(October 14, 2021 at 12:15 am)Belacqua Wrote: The quote that Oldandeasilyconfused gave is really good, I think. A clear definition, without oversimplifying.
Pantheists see God as imminent in every particle and point in nature, as the cause and supporter-in-being of everything. This will only sound atheistic to people who have only pictured God as an angry sky daddy. Standard Christian theology, on the other hand, sees God as imminent everywhere, and similarly cause and supporter of everything. The main difference is that the Christian God is all of nature plus infinity, while for Pantheists God is coterminous with nature.
If you have some reason to think that your pencil is a god, and you also belief that all of nature is God, then you're a polytheist.
Only the most naive Christians see God as anthropomorphic. God is the Ground of Being, and the First Cause, and has no human-like body.

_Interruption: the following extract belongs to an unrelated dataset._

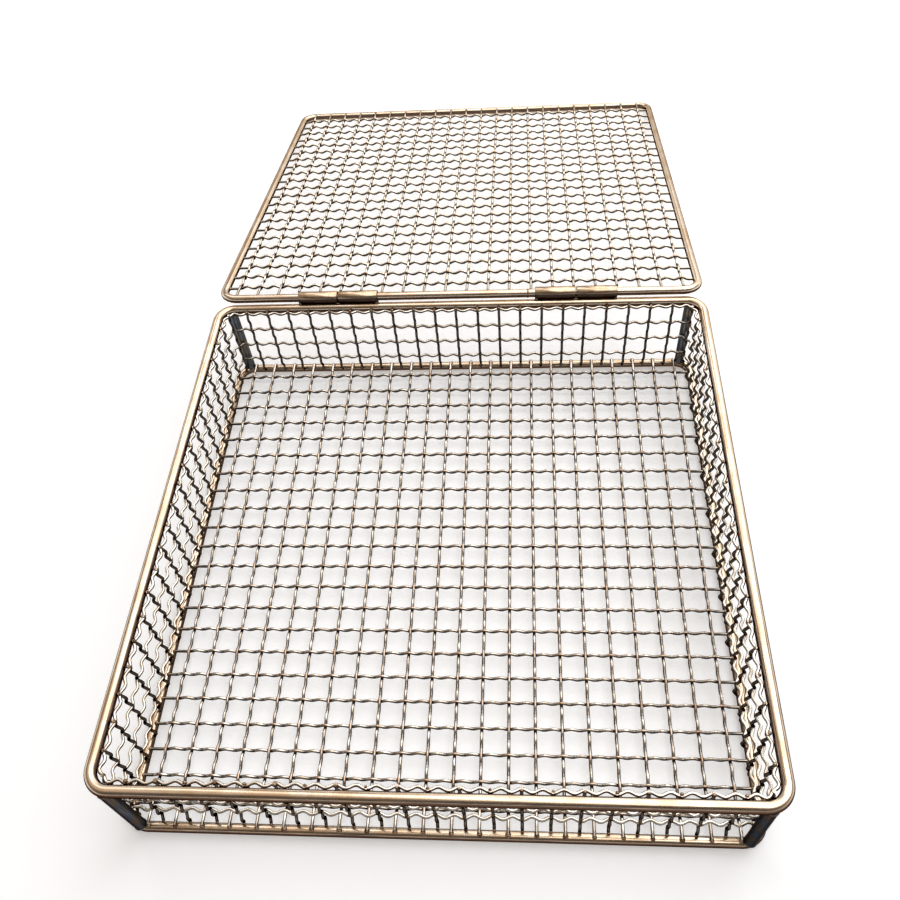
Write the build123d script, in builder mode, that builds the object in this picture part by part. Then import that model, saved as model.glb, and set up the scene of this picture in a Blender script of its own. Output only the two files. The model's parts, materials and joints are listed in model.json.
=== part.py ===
"""Square wire autoclave basket with a hinged mesh lid.

Millimetres. The tray stands on its bottom ring, centred on the origin, with +Z up.
The hinges are at the back (+Y), and the lid lies open behind the tray with its far rod
on the table.
"""
from build123d import *
from math import asin, cos, degrees, floor, radians, sin, sqrt
import os

os.makedirs("parts", exist_ok=True)

# ---- driving dimensions ------------------------------------------------------------
# tray
tray_width = 240.0          # over the rim rod, left to right
tray_depth = 240.0          # over the rim rod, front to back
tray_height = 47.0          # from the table to the top of the rim rod
rim_rod_d = 4.5
ring_rod_d = 4.0            # bottom ring
post_rod_d = 4.5            # corner posts
corner_r = 8.0              # rim rod's bend, to its centre line
post_turn = 18.0            # where a post stands on the corner bend, degrees from the long run

# woven wire
wire_d = 1.3
mesh_pitch = 10.4
edge_gap = 2.8              # least gap between a panel's last wire and the rod beside it
upright_rise = 1.0          # uprights end this far above the rim rod's centre
upright_drop = 0.6          # and this far below the bottom ring's centre

# hinges
sleeve_d = 6.0
sleeve_length = 19.4
sleeve_gap = 0.4            # between the two sleeves of one hinge
hinge_inset = 62.0          # from the tray's side to the middle of the nearer hinge
running_clearance = 0.08    # on the radius, lid rod in sleeve
sleeve_clearance = 0.35     # from the sleeves to the lid wires trimmed beside them

# lid
lid_rod_d = 4.0
lid_side_inset = 1.0        # lid's side rods stand inside the rim rod's centre line
lid_seat_gap = 0.15         # closed lid's rods above the rim rod
lid_mesh_lift = 0.65        # middle of the lid's mesh above the middle of its rods

# welds
weld_bite = 0.025           # depth to which rods and wires that lie on each other sink in
butt_bite = 0.12            # the same where a wire's end meets a rod

# sections
rod_sides = 12              # bent rods, corner to corner over the rod's diameter
wire_sides = 6              # woven wire, flat to flat over the wire's diameter

# ---- places worked out from them ---------------------------------------------------
rim_r = rim_rod_d / 2
ring_r = ring_rod_d / 2
post_r = post_rod_d / 2
wire_r = wire_d / 2
lid_r = lid_rod_d / 2
sleeve_r = sleeve_d / 2

rim_half_x = tray_width / 2 - rim_r
rim_half_y = tray_depth / 2 - rim_r
rim_z = tray_height - rim_r

# rim and bottom ring have their inner sides in one upright plane, where the wall mesh stands
wall_x = rim_half_x - rim_r
wall_y = rim_half_y - rim_r
wall_corner_r = corner_r - rim_r
ring_half_x = wall_x + ring_r
ring_half_y = wall_y + ring_r
ring_corner_r = wall_corner_r + ring_r
ring_z = ring_r

# crossed wires touch: the step from one layer's middle to the other's
layer_step = wire_d - weld_bite

# wall: uprights against the rods, hoops inside the uprights
upright_inset = wire_r - weld_bite
hoop_inset = upright_inset + layer_step
upright_bottom = ring_z - upright_drop
upright_top = rim_z + upright_rise

# floor: long wires (front to back) lie on the bottom ring, cross wires hang under them
floor_long_z = ring_z + ring_r + wire_r - weld_bite
floor_cross_z = floor_long_z - layer_step
floor_mesh_z = (floor_long_z + floor_cross_z) / 2

# hinges: the axis is above the rim by the closed lid's seat, and back until the sleeves meet it
hinge_x = tray_width / 2 - hinge_inset
hinge_z = rim_z + rim_r + lid_seat_gap + lid_r
sleeve_reach = rim_r + sleeve_r - weld_bite
hinge_back = sqrt(sleeve_reach**2 - (hinge_z - rim_z) ** 2)
hinge_y = rim_half_y + hinge_back

# lid frame: its front rod closes over the rim's front rod
lid_length = rim_half_y + hinge_y
lid_half_x = rim_half_x - lid_side_inset
lid_drop = degrees(asin((hinge_z - lid_r) / lid_length))
lid_corner_r = corner_r

# lid plane at rest: origin on the hinge axis, local Y down the open lid, local Z out of it
lid_plane = Plane(
    origin=(0, hinge_y, hinge_z),
    x_dir=(1, 0, 0),
    z_dir=(0, sin(radians(lid_drop)), cos(radians(lid_drop))),
)
lid_long_lift = lid_mesh_lift + layer_step / 2
lid_cross_lift = lid_mesh_lift - layer_step / 2


def wires_in(clear_width):
    """How many wires fit between two rods that stand clear_width apart."""
    return floor((clear_width - wire_d - 2 * edge_gap) / mesh_pitch) + 1


def rod_face(rod_radius, height):
    """Distance from a rod's middle to its surface, level with a height above the middle."""
    return sqrt(rod_radius**2 - height**2)


def welded_end(rod_radius, height):
    """Distance from a rod's middle to the end of a wire that butts against it at a height."""
    nearest = max(abs(height) - wire_r, 0)
    return rod_face(rod_radius, nearest) - butt_bite


floor_long_count = wires_in(2 * (wall_x - 2 * wire_d))
floor_cross_count = wires_in(2 * (wall_y - 2 * wire_d))
front_upright_count = floor_long_count - 1
side_upright_count = floor_cross_count - 1
hoop_count = floor((rim_z - floor_mesh_z) / mesh_pitch) + 1
lid_long_count = wires_in(2 * (lid_half_x - lid_r))
lid_cross_count = wires_in(lid_length - 2 * lid_r)


# ---- bent rods and straight wires ----------------------------------------------------
def closed_rod(section_r, sides, flats, half_x, half_y, bend_r, plane):
    """A rod bent to a rectangle about the plane's origin and welded shut."""
    corners = [(-half_x, -half_y), (half_x, -half_y), (half_x, half_y), (-half_x, half_y)]
    with BuildPart() as rod:
        with BuildLine(plane) as bend:
            FilletPolyline(*corners, radius=bend_r, close=True)
        path = bend.wire()
        with BuildSketch(Plane(origin=path @ 0, x_dir=plane.z_dir, z_dir=path % 0)):
            RegularPolygon(section_r, sides, major_radius=not flats)
        sweep(path=path)
    return rod.part


def wire_row(count, height):
    """Sections of a row of wires at the mesh pitch, on the current sketch's plane."""
    with Locations((0, height)):
        with GridLocations(mesh_pitch, mesh_pitch, count, 1):
            RegularPolygon(wire_r, wire_sides, major_radius=False)


def save(part, name):
    part.label = name
    export_step(part, f"parts/{name}.step")


with BuildPart() as top_rim:
    rim_plane = Plane.XY.offset(rim_z)
    add(closed_rod(rim_r, rod_sides, False, rim_half_x, rim_half_y, corner_r, rim_plane))
save(top_rim.part, "top_rim")

with BuildPart() as bottom_ring:
    ring_plane = Plane.XY.offset(ring_z)
    add(closed_rod(ring_r, rod_sides, False, ring_half_x, ring_half_y, ring_corner_r, ring_plane))
save(bottom_ring.part, "bottom_ring")

# ---- corner posts: upright rods that stand on the bottom ring, under the rim -----------
post_x = rim_half_x - corner_r + corner_r * sin(radians(post_turn))
post_y = rim_half_y - corner_r + corner_r * cos(radians(post_turn))
post_bottom = ring_z + ring_r - weld_bite
post_top = rim_z - rim_r + weld_bite

for name, side_x, side_y in (
    ("corner_post_front_left", -1, -1),
    ("corner_post_front_right", 1, -1),
    ("corner_post_back_left", -1, 1),
    ("corner_post_back_right", 1, 1),
):
    with BuildPart() as corner_post:
        with BuildSketch(Plane.XY.offset(post_bottom)):
            with Locations((side_x * post_x, side_y * post_y)):
                RegularPolygon(post_r, rod_sides)
        extrude(amount=post_top - post_bottom)
    save(corner_post.part, name)

# ---- wall mesh -----------------------------------------------------------------------
upright_length = upright_top - upright_bottom

for side, turn, wall_reach, upright_count in (
    ("front", 0, wall_y, front_upright_count),
    ("right", 90, wall_x, side_upright_count),
    ("back", 180, wall_y, front_upright_count),
    ("left", 270, wall_x, side_upright_count),
):
    with BuildPart() as wall_uprights:
        with BuildSketch(Plane.XY.offset(upright_bottom).rotated((0, 0, turn))):
            wire_row(upright_count, upright_inset - wall_reach)
        extrude(amount=upright_length)
    save(wall_uprights.part, f"wall_uprights_{side}")

# one more upright in the middle of each corner bend
corner_upright_reach = (wall_corner_r - upright_inset) * sin(radians(45))
corner_upright_x = rim_half_x - corner_r + corner_upright_reach
corner_upright_y = rim_half_y - corner_r + corner_upright_reach

with BuildPart() as wall_uprights_corner:
    with BuildSketch(Plane.XY.offset(upright_bottom)):
        with GridLocations(2 * corner_upright_x, 2 * corner_upright_y, 2, 2):
            RegularPolygon(wire_r, wire_sides, major_radius=False)
    extrude(amount=upright_length)
save(wall_uprights_corner.part, "wall_uprights_corner")

hoop_half_x = wall_x - hoop_inset
hoop_half_y = wall_y - hoop_inset
hoop_corner_r = wall_corner_r - hoop_inset

for row in range(hoop_count):
    hoop_plane = Plane.XY.offset(rim_z - row * mesh_pitch)
    with BuildPart() as wall_hoop:
        add(closed_rod(wire_r, wire_sides, True, hoop_half_x, hoop_half_y, hoop_corner_r, hoop_plane))
    save(wall_hoop.part, f"wall_hoop_{row + 1}")

# ---- floor mesh ------------------------------------------------------------------------
with BuildPart() as floor_long_wires:
    with BuildSketch(Plane.XZ.offset(-ring_half_y)):
        wire_row(floor_long_count, floor_long_z)
    extrude(amount=2 * ring_half_y)
save(floor_long_wires.part, "floor_long_wires")

floor_cross_reach = ring_half_x - welded_end(ring_r, floor_cross_z - ring_z)

with BuildPart() as floor_cross_wires:
    with BuildSketch(Plane.YZ.offset(-floor_cross_reach)):
        wire_row(floor_cross_count, floor_cross_z)
    extrude(amount=2 * floor_cross_reach)
save(floor_cross_wires.part, "floor_cross_wires")

# ---- hinge sleeves: two tubes end to end on each side, welded to the rim's back rod ------
sleeve_bore_r = lid_r + running_clearance
sleeve_step = (sleeve_length + sleeve_gap) / 2
hinge_reach = sleeve_gap / 2 + sleeve_length + sleeve_clearance

for name, middle_x in (
    ("hinge_sleeve_left_outer", -hinge_x - sleeve_step),
    ("hinge_sleeve_left_inner", -hinge_x + sleeve_step),
    ("hinge_sleeve_right_inner", hinge_x - sleeve_step),
    ("hinge_sleeve_right_outer", hinge_x + sleeve_step),
):
    with BuildPart() as hinge_sleeve:
        with BuildSketch(Plane(origin=(middle_x, hinge_y, hinge_z), z_dir=(1, 0, 0))):
            Circle(sleeve_r)
            Circle(sleeve_bore_r, mode=Mode.SUBTRACT)
        extrude(amount=sleeve_length / 2, both=True)
    save(hinge_sleeve.part, name)

# ---- lid ---------------------------------------------------------------------------------
lid_middle = Plane(
    origin=lid_plane.from_local_coords((0, lid_length / 2, 0)),
    x_dir=lid_plane.x_dir,
    z_dir=lid_plane.z_dir,
)

lid_long_plane = Plane(origin=lid_middle.origin, x_dir=lid_middle.x_dir, z_dir=-lid_middle.y_dir)
lid_cross_plane = Plane(origin=lid_middle.origin, x_dir=lid_middle.y_dir, z_dir=lid_middle.x_dir)
lid_long_reach = lid_length / 2 - welded_end(lid_r, lid_long_lift)
lid_cross_reach = lid_half_x - welded_end(lid_r, lid_cross_lift)

with BuildPart() as lid_ring:
    add(closed_rod(lid_r, rod_sides, False, lid_half_x, lid_length / 2, lid_corner_r, lid_middle))
save(lid_ring.part, "lid_ring")

with BuildPart() as lid_long_wires:
    with BuildSketch(lid_long_plane.offset(-lid_long_reach)):
        wire_row(lid_long_count, lid_long_lift)
    extrude(amount=2 * lid_long_reach)
    # the wires behind a hinge are trimmed clear of its sleeves
    for middle_x in (-hinge_x, hinge_x):
        with BuildSketch(Plane(origin=(middle_x, hinge_y, hinge_z), z_dir=(1, 0, 0))):
            Circle(sleeve_r + sleeve_clearance)
        extrude(amount=hinge_reach, both=True, mode=Mode.SUBTRACT)
save(lid_long_wires.part, "lid_long_wires")

with BuildPart() as lid_cross_wires:
    with BuildSketch(lid_cross_plane.offset(-lid_cross_reach)):
        wire_row(lid_cross_count, lid_cross_lift)
    extrude(amount=2 * lid_cross_reach)
save(lid_cross_wires.part, "lid_cross_wires")
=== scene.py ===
# %% [markdown]
# # A wire autoclave basket
#
# The basket is a square tray of crimped stainless wire with a mesh lid that turns on the
# tray's back rod. Every part is round metal: bent rods for the rim, the bottom ring and the
# lid's frame, straight rods at the corners, short tubes for the hinges, and three panels of
# crimped wire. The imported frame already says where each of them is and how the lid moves, so
# this lesson only gives them their roundness, their crimp, their welds and their finish.

import json
import math
import random

import bpy
from mathutils import Matrix, Vector


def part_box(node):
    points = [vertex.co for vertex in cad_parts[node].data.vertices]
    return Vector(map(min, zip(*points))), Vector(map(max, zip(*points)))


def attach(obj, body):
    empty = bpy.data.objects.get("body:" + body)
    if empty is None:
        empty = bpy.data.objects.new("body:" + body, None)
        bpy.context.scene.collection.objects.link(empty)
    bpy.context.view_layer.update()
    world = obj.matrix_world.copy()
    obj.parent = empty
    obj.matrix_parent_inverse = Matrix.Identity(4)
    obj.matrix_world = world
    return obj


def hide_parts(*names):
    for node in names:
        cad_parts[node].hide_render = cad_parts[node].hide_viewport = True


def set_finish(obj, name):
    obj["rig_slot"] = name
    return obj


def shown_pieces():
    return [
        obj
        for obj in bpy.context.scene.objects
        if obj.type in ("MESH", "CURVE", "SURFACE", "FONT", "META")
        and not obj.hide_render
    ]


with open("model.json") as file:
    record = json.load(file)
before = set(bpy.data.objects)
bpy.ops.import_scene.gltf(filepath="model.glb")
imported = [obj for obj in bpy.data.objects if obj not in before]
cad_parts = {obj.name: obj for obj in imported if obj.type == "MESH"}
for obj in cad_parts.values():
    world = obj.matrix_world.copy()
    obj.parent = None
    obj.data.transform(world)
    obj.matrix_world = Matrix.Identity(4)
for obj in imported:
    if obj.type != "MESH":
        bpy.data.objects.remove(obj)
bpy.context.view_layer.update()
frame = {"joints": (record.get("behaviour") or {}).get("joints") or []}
random.seed(7)

# %% [markdown]
# ## Sizes
#
# The rim's and the bottom ring's thickness and place are read from the boxes of their CAD
# nodes. What a box can't say is written here: the bends, the slanted lid's rod, the wire and
# the weave.

# %% Read the rods from their boxes
MM = 0.001


def rod_frame(node):
    """A flat frame of round rod: its middle line's half sizes, its height and its radius."""
    low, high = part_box(node)
    radius = (high.z - low.z) / 2
    return high.x - radius, high.y - radius, (high.z + low.z) / 2, radius


def middle_of(node):
    low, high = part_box(node)
    return (low + high) / 2


rim_x, rim_y, rim_z, rim_r = rod_frame("top_rim")
ring_x, ring_y, ring_z, ring_r = rod_frame("bottom_ring")
rim_bend = 8.0 * MM
ring_bend = rim_bend - rim_r + ring_r
print(f"rim rod {2 * rim_r / MM:.1f} mm, bottom ring rod {2 * ring_r / MM:.1f} mm")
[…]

This part is the same for Pantheists.
Although to be careful we'd have to specify whose pantheism we're talking about. Spinoza's? Emerson's? There are many different flavors.
I think the quote that he gave is insufficient for me.
I referred back to the first post that Seax made.
Since Seax wrote:
“God would not create a universe with laws opposed to His Will.”
^^^^^So, this is the keyword right here. Seax says His Will. So, the pantheist god has a brain.
Since a pantheist thinks of the sum total of the universe as god, I suppose they mean that all this is his brain.
Then, there is the question as to what does he think all day long, is he walking around in his own universe at the moment and talking to other “gods”, ....
I would need a large number of pantheists to ask such questions.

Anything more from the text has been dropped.